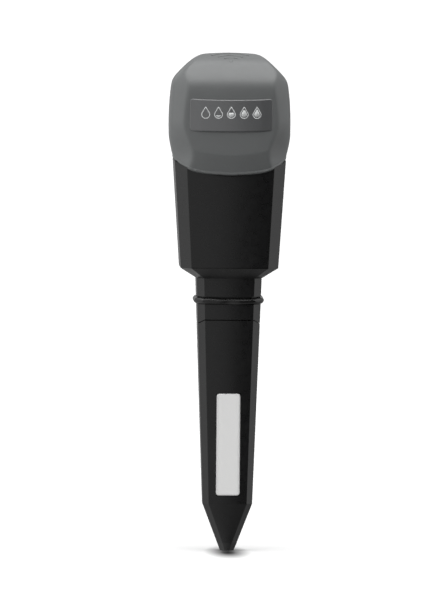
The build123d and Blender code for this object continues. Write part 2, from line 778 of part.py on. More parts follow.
with BuildPart() as board_header:
    with BuildSketch(Plane.XY.offset(header_low_z)) as header_shell:
        with Locations((0, (header_front_y + board_front_y) / 2)):
            Rectangle(10.6, board_front_y - header_front_y)
    extrude(amount=header_high_z - header_low_z)
    with BuildSketch(Plane.XY.offset(header_low_z)) as header_socket:
        with Locations((0, lead_y)):
            Rectangle(9.0, 3.6)
    extrude(amount=plug_high_z + 0.2 - header_low_z, mode=Mode.SUBTRACT)
    with BuildSketch(Plane.XY.offset(plug_high_z)) as header_pin_holes:
        with Locations((0, lead_y)):
            with GridLocations(lead_spacing, 1, 3, 1):
                Circle(0.35)
    extrude(amount=2.0, mode=Mode.SUBTRACT)
save(board_header, "board_header")

with BuildPart() as header_pins:
    with BuildSketch(Plane.XY.offset(pin_low_z)) as pin_rounds:
        with Locations((0, lead_y)):
            with GridLocations(lead_spacing, 1, 3, 1):
                Circle(0.33)
    extrude(amount=header_high_z + 1.0 - pin_low_z)
    with BuildSketch(Plane.XY.offset(header_high_z + 0.4)) as pin_tails:
        with Locations((0, (lead_y + board_front_y) / 2)):
            with GridLocations(lead_spacing, 1, 3, 1):
                Rectangle(0.6, board_front_y - lead_y)
    extrude(amount=0.6)
save(header_pins, "header_pins")

with BuildPart() as lead_plug:
    with BuildSketch(Plane.XY.offset(plug_low_z)) as plug_body:
        with Locations((0, lead_y)):
            Rectangle(8.8, 3.4)
            with GridLocations(lead_spacing, 1, 3, 1):
                Circle(lead_radius + 0.02, mode=Mode.SUBTRACT)
    extrude(amount=plug_high_z - plug_low_z)
    chamfer(lead_plug.faces().sort_by(Axis.Z)[-1].outer_wire().edges(), 0.3)
save(lead_plug, "lead_plug")


def bend_radii(route):
    """A radius for each bend of a route, taking up most of half the shorter run beside it."""
    runs = [(b - a).length for a, b in zip(route, route[1:])]
    turns = [(b - a).get_angle(c - b) for a, b, c in zip(route, route[1:], route[2:])]
    shorter = [min(pair) for pair in zip(runs, runs[1:])]
    return [0.45 * run / math.tan(math.radians(turn / 2)) for run, turn in zip(shorter, turns)]


with BuildPart() as sensor_leads:
    for x, height in lead_positions:
        start = face_plane.from_local_coords((x, height, -board_front))
        out = face_plane.from_local_coords((x, height, -(board_front + sensor_board_thickness + 3.4)))
        route = [start, out, Vector(x, out.Y, -13.0), Vector(x, lead_y, 8.0),
                 Vector(x, lead_y, pin_low_z - 0.2)]
        with BuildLine() as lead_path:
            FilletPolyline(*route, radius=bend_radii(route))
        with BuildSketch(Plane(origin=lead_path.line @ 0, z_dir=lead_path.line % 0)) as lead_section:
            Circle(lead_radius)
        sweep()
save(sensor_leads, "sensor_leads")


# ---- Cap ---------------------------------------------------------------------------------------

cap_low_z = 50.0
cap_reach = 50.0                     # half the depth of each silhouette's extrusion
corner_views = [Plane(origin=(0, 0, 0), x_dir=(1, 1, 0), z_dir=(1, -1, 0)),
                Plane(origin=(0, 0, 0), x_dir=(-1, 1, 0), z_dir=(1, 1, 0))]


def front_silhouette():
    """The cap seen from the front: a low crown, 43-degree shoulders and sides that turn in at the bottom."""
    with BuildSketch(Plane.XZ) as silhouette:
        with BuildLine():
            Line((0, cap_low_z), (24.0, cap_low_z))
            Line((24.0, cap_low_z), (28.05, 73.3))
            SagittaArc((28.05, 73.3), (cap_half_width, 86.0), -0.55)
            SagittaArc((cap_half_width, 86.0), (28.85, 108.5), -0.55)
            SagittaArc((28.85, 108.5), (26.0, 113.4), -0.45)
            Line((26.0, 113.4), (17.2, 121.5))
            SagittaArc((17.2, 121.5), (9.0, 124.75), -0.75)
            SagittaArc((9.0, 124.75), (0, cap_top_z), -0.1)
            mirror(about=Plane.YZ)
        make_face()
    return silhouette.sketch


def side_silhouette():
    """The cap seen from its side: upright front, 45-degree facet, top that slopes forwards, round back."""
    with BuildSketch(Plane.YZ) as silhouette:
        with BuildLine():
            Polyline((-20.4, 66.0), (-19.8, cap_low_z), (19.8, cap_low_z), (20.7, 66.0))
            SagittaArc((20.7, 66.0), (cap_back_y, 78.0), -0.35)
            Line((cap_back_y, 78.0), (cap_back_y, 104.0))
            SagittaArc((cap_back_y, 104.0), (19.5, 116.0), -1.5)
            SagittaArc((19.5, 116.0), (8.0, 124.9), -1.4)
            SagittaArc((8.0, 124.9), (3.0, 124.6), -0.15)
            Line((3.0, 124.6), (-11.4, 121.2))
            SagittaArc((-11.4, 121.2), (-13.4, 120.1), -0.2)
            Line((-13.4, 120.1), (-19.6, 113.9))
            SagittaArc((-19.6, 113.9), (cap_front_y, 104.8), -1.0)
            Line((cap_front_y, 104.8), (cap_front_y, 76.0))
            SagittaArc((cap_front_y, 76.0), (-20.4, 66.0), -0.3)
        make_face()
    return silhouette.sketch


corner_reach = [(30.1, 66.0), (31.6, 78.0), (31.9, 90.0), (32.5, 104.0), (31.5, 112.5), (28.5, 118.0),
                (20.0, 127.0)]


def corner_silhouette(plane):
    """The cap seen along a diagonal."""
    with BuildSketch(plane) as silhouette:
        with BuildLine():
            right = corner_reach
            left = [(-x, z) for x, z in reversed(corner_reach)]
            Polyline((29.0, cap_low_z), *right, *left, (-29.0, cap_low_z), close=True)
        make_face()
        fillet(silhouette.vertices().filter_by(lambda corner: 70 < corner.Z < 120), 6.0)
    return silhouette.sketch


def silhouette_block(silhouette, shrink=0.0):
    """A silhouette, moved inwards by shrink, extruded both ways past the cap's sides."""
    with BuildPart() as block:
        if shrink:
            silhouette = offset(silhouette.faces()[0], amount=-shrink, mode=Mode.PRIVATE)
        extrude(silhouette, amount=cap_reach, both=True)
    return block.part


with BuildPart() as cap_form:
    add(silhouette_block(front_silhouette()))
    add(silhouette_block(side_silhouette()), mode=Mode.INTERSECT)
    for plane in corner_views:
        add(silhouette_block(corner_silhouette(plane)), mode=Mode.INTERSECT)
    with BuildSketch(Plane.XZ) as beyond_edge:
        Rectangle(200, 300)
        with Locations((0, edge_centre_z)):
            Circle(edge_radius, mode=Mode.SUBTRACT)
    extrude(amount=cap_reach, both=True, mode=Mode.SUBTRACT)

with BuildPart() as cap_core:
    # The hollow has straight sides over the housing's spigot and follows the outside above it.
    add(octagon(cap_low_z, inset(spigot_outline, -fit_gap)))
    extrude(amount=90)
    add(silhouette_block(front_silhouette(), cap_wall), mode=Mode.INTERSECT)
    add(silhouette_block(side_silhouette(), cap_wall), mode=Mode.INTERSECT)
    add(octagon(cap_low_z, inset(spigot_outline, -fit_gap)))
    extrude(amount=deck_low_z - cap_low_z)

bridge_z = 103.4
bridge_thickness = 0.6
bridge_touch_z = 100.2               # the pads stop just above the cells

with BuildPart() as cap:
    add(cap_form.part)
    add(cap_core.part, mode=Mode.SUBTRACT)
    # Boss under the roof for the screw of the bridge contact.
    with BuildSketch(Plane.XY.offset(bridge_z + bridge_thickness)) as roof_boss:
        with Locations((0, battery_y)):
            Circle(3.2)
    extrude(amount=17.0)
    with BuildSketch(Plane.XY.offset(bridge_z + bridge_thickness)) as roof_boss_hole:
        with Locations((0, battery_y)):
            Circle(screw_hole_radius)
    extrude(amount=8.0, mode=Mode.SUBTRACT)
save(cap, "cap")

with BuildPart() as bridge_contact:
    # A stamped strip with a pressed pad over each cell.
    with BuildSketch(Plane.XY.offset(bridge_z)) as strip:
        with Locations((0, battery_y)):
            SlotOverall(2 * battery_x + 9.0, 9.0)
            Circle(1.4, mode=Mode.SUBTRACT)
    extrude(amount=bridge_thickness)
    for position in cell_positions:
        with BuildSketch(Plane.XY.offset(bridge_z)) as pad_root:
            with Locations(position):
                Circle(3.2)
        with BuildSketch(Plane.XY.offset(bridge_touch_z)) as pad_end:
            with Locations(position):
                Circle(1.8)
        loft([pad_root.sketch, pad_end.sketch], ruled=True)
save(bridge_contact, "bridge_contact")

with BuildPart() as bridge_screw:
    with BuildSketch(Plane.XY.offset(bridge_z)) as bridge_head:
        with Locations((0, battery_y)):
            Circle(screw_head_radius)
    extrude(amount=-screw_head_height)
    with BuildSketch(Plane.XY.offset(bridge_z - screw_head_height)) as bridge_slot:
        with Locations((0, battery_y)):
            Rectangle(cross_length, cross_width)
            Rectangle(cross_width, cross_length)
    extrude(amount=cross_depth, mode=Mode.SUBTRACT)
    with BuildSketch(Plane.XY.offset(bridge_z)) as bridge_shank:
        with Locations((0, battery_y)):
            Circle(screw_shank_radius)
    extrude(amount=bridge_thickness + 6.0)
save(bridge_screw, "bridge_screw")

label_low_z = 87.4
label_high_z = 102.9
label_half_width = 20.6
label_rise = 0.7
label_bow = 0.5                      # its upper and lower edges bow downwards like the cap's edge

with BuildPart() as label_plate:
    with BuildSketch(Plane.XZ.offset(-cap_front_y)) as label_face:
        with BuildLine():
            SagittaArc((-label_half_width, label_high_z), (label_half_width, label_high_z), -label_bow)
            Line((label_half_width, label_high_z), (label_half_width, label_low_z))
            SagittaArc((label_half_width, label_low_z), (-label_half_width, label_low_z), label_bow)
            Line((-label_half_width, label_low_z), (-label_half_width, label_high_z))
        make_face()
        fillet(label_face.vertices(), 1.5)
    extrude(amount=label_rise)
    fillet(label_plate.faces().sort_by(Axis.Y)[0].edges(), 0.3)
save(label_plate, "label_plate")
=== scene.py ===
"""Looks of the soil moisture sensor: fine meshes for its soft shapes, materials, light, camera.

Lengths are in millimetres until a mesh is made, in the part's frame: +Z up, -Y the front and +X
the viewer's right.
"""
import json
import math

import bpy
import numpy as np
from mathutils import Matrix, Vector


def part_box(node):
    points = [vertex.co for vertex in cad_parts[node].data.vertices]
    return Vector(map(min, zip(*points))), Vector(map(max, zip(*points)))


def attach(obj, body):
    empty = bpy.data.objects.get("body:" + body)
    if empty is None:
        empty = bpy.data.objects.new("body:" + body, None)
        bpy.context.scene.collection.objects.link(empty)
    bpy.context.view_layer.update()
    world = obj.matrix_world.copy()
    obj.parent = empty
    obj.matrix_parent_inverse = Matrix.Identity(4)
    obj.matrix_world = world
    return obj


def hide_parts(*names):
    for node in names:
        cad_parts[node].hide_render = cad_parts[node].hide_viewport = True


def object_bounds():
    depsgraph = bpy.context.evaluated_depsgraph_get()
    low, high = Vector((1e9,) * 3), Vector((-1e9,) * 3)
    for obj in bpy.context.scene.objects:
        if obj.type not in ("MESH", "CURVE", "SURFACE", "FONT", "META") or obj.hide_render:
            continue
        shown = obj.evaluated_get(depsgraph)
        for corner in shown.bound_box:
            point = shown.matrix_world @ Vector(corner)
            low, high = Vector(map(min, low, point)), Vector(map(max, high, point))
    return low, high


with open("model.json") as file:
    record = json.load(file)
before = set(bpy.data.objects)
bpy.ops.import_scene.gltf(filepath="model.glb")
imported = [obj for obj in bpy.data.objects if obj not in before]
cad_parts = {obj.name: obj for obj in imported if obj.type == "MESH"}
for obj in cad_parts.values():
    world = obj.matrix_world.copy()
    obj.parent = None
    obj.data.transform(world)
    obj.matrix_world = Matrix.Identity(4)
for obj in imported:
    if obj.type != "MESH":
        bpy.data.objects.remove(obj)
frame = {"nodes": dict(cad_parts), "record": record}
cad_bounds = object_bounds()
nodes = frame["nodes"]
MM = 0.001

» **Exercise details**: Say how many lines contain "record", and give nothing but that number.

» **Written response**: 2